• _What is asked_: Print the data that follows exactly.

• _Given material_:
* * * *

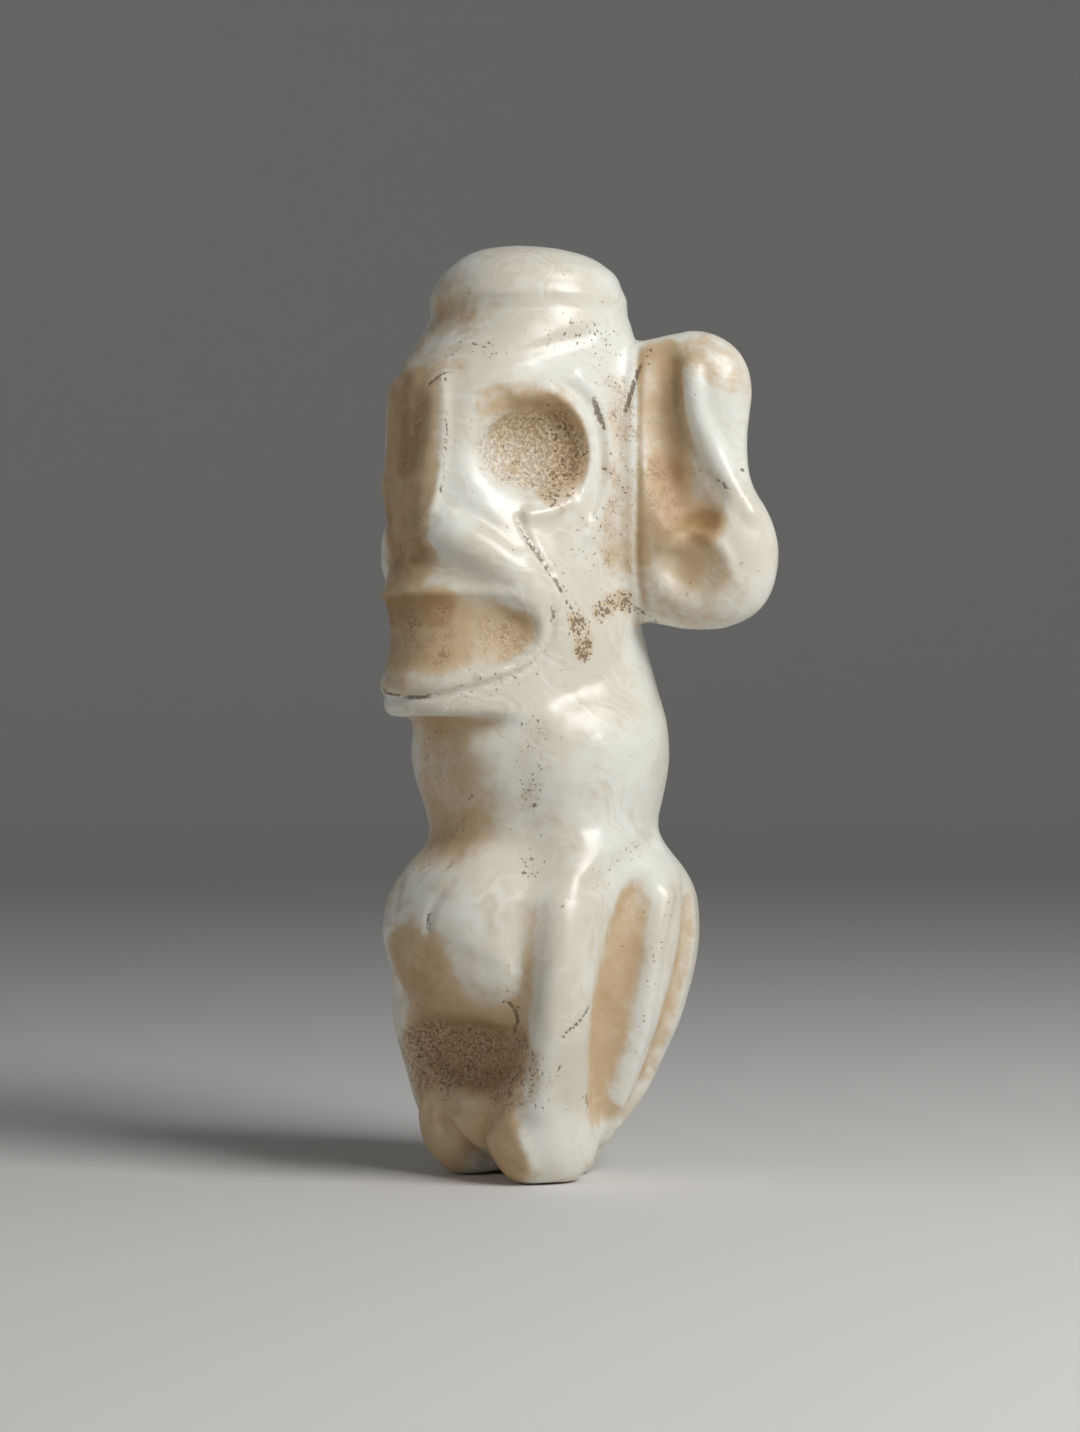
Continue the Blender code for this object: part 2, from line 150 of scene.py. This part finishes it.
def mark(spots, widths, both=True):
    """How near each point of the skin is to a line of spots: 1 on the line, and 0 at its width, which is in
    millimetres. The line is smooth, its width runs evenly through the given ones, and both marks it on both
    sides.
    """
    knots = [on_skin(spot) for spot in spots]
    if both:
        knots = [knot * ((1, 1, 1) if knot[0] > 0 else (-1, 1, 1)) for knot in knots]
    knots = [knots[0]] + knots + [knots[-1]]
    line = []
    for before, start, end, after in zip(knots, knots[1:], knots[2:], knots[3:]):
        for t in (0, 0.25, 0.5, 0.75):
            bend = 2 * start + (end - before) * t + (2 * before - 5 * start + 4 * end - after) * t**2
            line.append((bend + (3 * start - before - 3 * end + after) * t**3) / 2)
    line = np.array(line + [knots[-2]])
    places = skin.copy()
    if both:
        places[:, 0] = np.abs(places[:, 0])
    widths = np.atleast_1d(widths).astype(float)
    reach = np.interp(np.linspace(0, 1, len(line)), np.linspace(0, 1, len(widths)), widths)
    near = ((places > line.min(0) - widths.max()) & (places < line.max(0) + widths.max())).all(1)
    close = places[near]
    share = np.full(len(close), np.inf)
    for start, end, wide, narrow in zip(line, line[1:], reach, reach[1:]):
        along = end - start
        t = np.clip((close - start) @ along / max(along @ along, 1e-9), 0, 1)
        gap = np.linalg.norm(close - start - t[:, None] * along, axis=1)
        share = np.minimum(share, gap / (wide + t * (narrow - wide)))
    marked = np.zeros(len(places))
    marked[near] = np.clip(1 - share, 0, 1)
    return marked


def ease(share):
    """Rises gently from 0 and settles gently at 1."""
    share = np.clip(share, 0, 1)
    return share**2 * (3 - 2 * share)


def patch(*areas):
    """Soft-edged patches of the skin. Each is its strength, its width in millimetres and its line of spots,
    and is at full strength over the inner two fifths of its width.
    """
    patched = np.zeros(len(skin))
    for strength, width, spots in areas:
        patched = np.maximum(patched, strength * ease(mark(spots, width) * 1.7))
    return patched


def carve(*cuts):
    """Works grooves into the skin. Each is its depth and width in millimetres, and its line of spots. A
    depth below 0 is a ridge, left standing while the stone beside it was ground away.
    """
    for depth, width, spots in cuts:
        skin[:] -= faces_out * (depth * ease(mark(spots, width)))[:, None]


# The forms run out softly where hands have rubbed them most: in front of each socket, and on the belly.
soft = patch((1, 3.4, [(492, 405), (478, 440), (484, 480), (510, 500)]), (1, 4.0, [(440, 960), (490, 985)]))
skin += (rubbed(skin, 40) - skin) * soft[:, None]

# The cap. It is a low drum on top of the head, of the same stone, with faint ridges left round its side
# where it was ground. Each ring is its height and depth.
for height, depth in ((101.6, 0.1), (103.4, -0.12), (105.0, 0.1), (106.6, -0.08)):
    ring = np.clip(1 - np.abs(skin[:, 2] - height) / 0.9, 0, 1) * (skin[:, 2] > 99)
    skin -= faces_out * (depth * ease(ring))[:, None]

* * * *

• _Problem solution_:
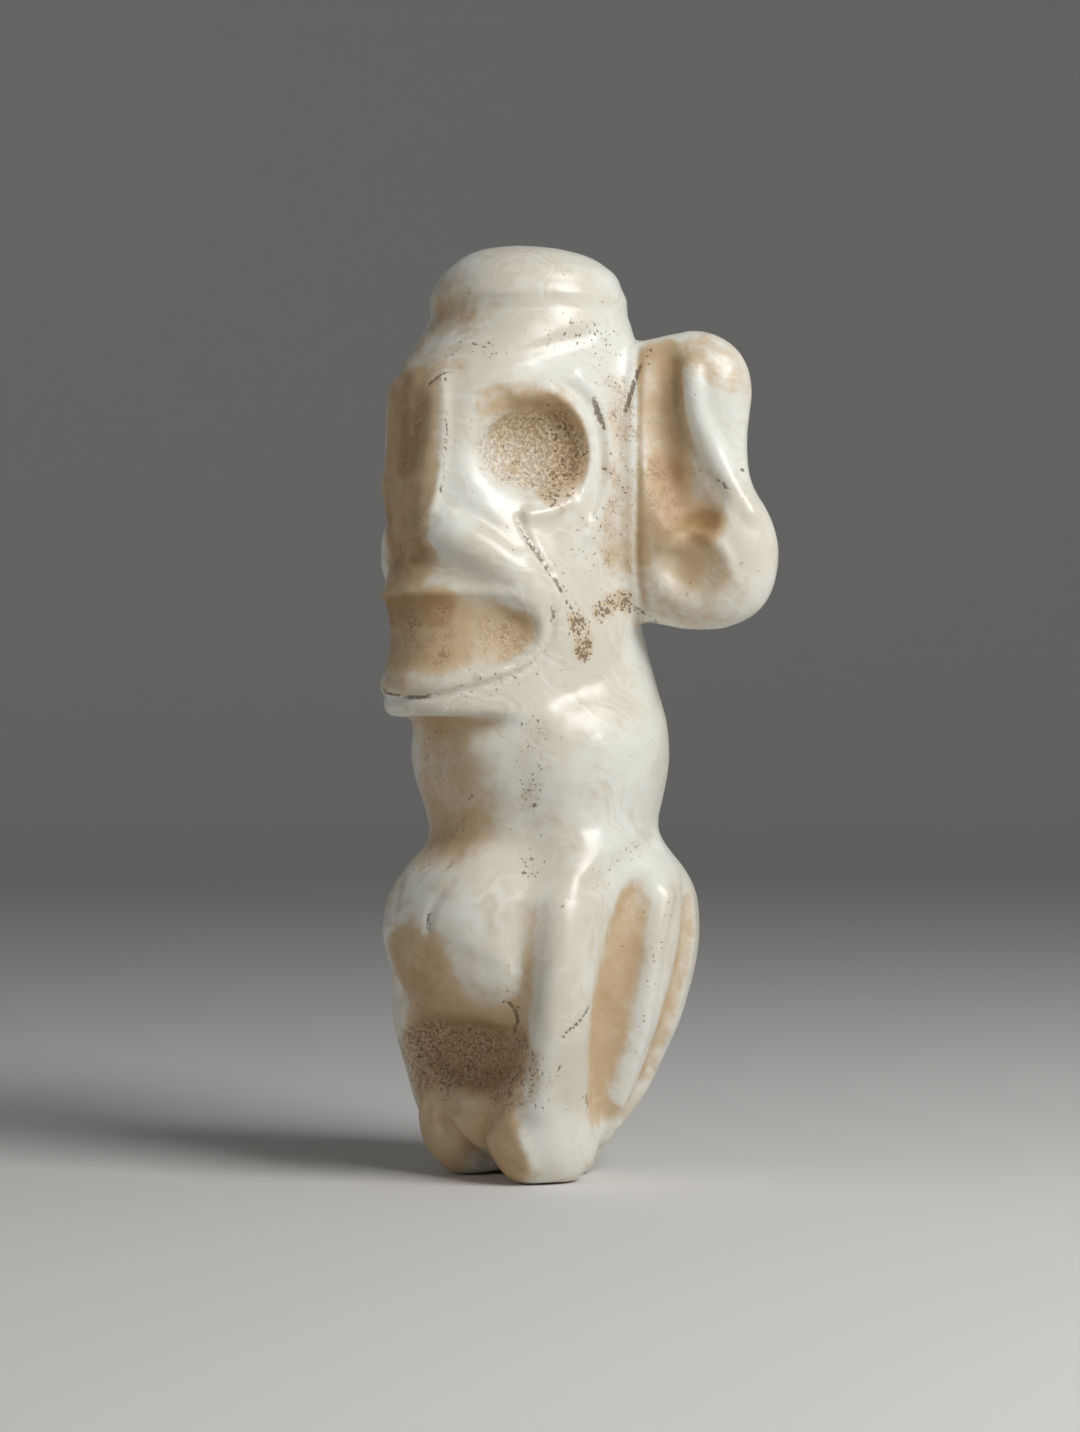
Continue the Blender code for this object: part 2, from line 150 of scene.py. This part finishes it.
def mark(spots, widths, both=True):
    """How near each point of the skin is to a line of spots: 1 on the line, and 0 at its width, which is in
    millimetres. The line is smooth, its width runs evenly through the given ones, and both marks it on both
    sides.
    """
    knots = [on_skin(spot) for spot in spots]
    if both:
        knots = [knot * ((1, 1, 1) if knot[0] > 0 else (-1, 1, 1)) for knot in knots]
    knots = [knots[0]] + knots + [knots[-1]]
    line = []
    for before, start, end, after in zip(knots, knots[1:], knots[2:], knots[3:]):
        for t in (0, 0.25, 0.5, 0.75):
            bend = 2 * start + (end - before) * t + (2 * before - 5 * start + 4 * end - after) * t**2
            line.append((bend + (3 * start - before - 3 * end + after) * t**3) / 2)
    line = np.array(line + [knots[-2]])
    places = skin.copy()
    if both:
        places[:, 0] = np.abs(places[:, 0])
    widths = np.atleast_1d(widths).astype(float)
    reach = np.interp(np.linspace(0, 1, len(line)), np.linspace(0, 1, len(widths)), widths)
    near = ((places > line.min(0) - widths.max()) & (places < line.max(0) + widths.max())).all(1)
    close = places[near]
    share = np.full(len(close), np.inf)
    for start, end, wide, narrow in zip(line, line[1:], reach, reach[1:]):
        along = end - start
        t = np.clip((close - start) @ along / max(along @ along, 1e-9), 0, 1)
        gap = np.linalg.norm(close - start - t[:, None] * along, axis=1)
        share = np.minimum(share, gap / (wide + t * (narrow - wide)))
    marked = np.zeros(len(places))
    marked[near] = np.clip(1 - share, 0, 1)
    return marked


def ease(share):
    """Rises gently from 0 and settles gently at 1."""
    share = np.clip(share, 0, 1)
    return share**2 * (3 - 2 * share)


def patch(*areas):
    """Soft-edged patches of the skin. Each is its strength, its width in millimetres and its line of spots,
    and is at full strength over the inner two fifths of its width.
    """
    patched = np.zeros(len(skin))
    for strength, width, spots in areas:
        patched = np.maximum(patched, strength * ease(mark(spots, width) * 1.7))
    return patched


def carve(*cuts):
    """Works grooves into the skin. Each is its depth and width in millimetres, and its line of spots. A
    depth below 0 is a ridge, left standing while the stone beside it was ground away.
    """
    for depth, width, spots in cuts:
        skin[:] -= faces_out * (depth * ease(mark(spots, width)))[:, None]


# The forms run out softly where hands have rubbed them most: in front of each socket, and on the belly.
soft = patch((1, 3.4, [(492, 405), (478, 440), (484, 480), (510, 500)]), (1, 4.0, [(440, 960), (490, 985)]))
skin += (rubbed(skin, 40) - skin) * soft[:, None]

# The cap. It is a low drum on top of the head, of the same stone, with faint ridges left round its side
# where it was ground. Each ring is its height and depth.
for height, depth in ((101.6, 0.1), (103.4, -0.12), (105.0, 0.1), (106.6, -0.08)):
    ring = np.clip(1 - np.abs(skin[:, 2] - height) / 0.9, 0, 1) * (skin[:, 2] > 99)
    skin -= faces_out * (depth * ease(ring))[:, None]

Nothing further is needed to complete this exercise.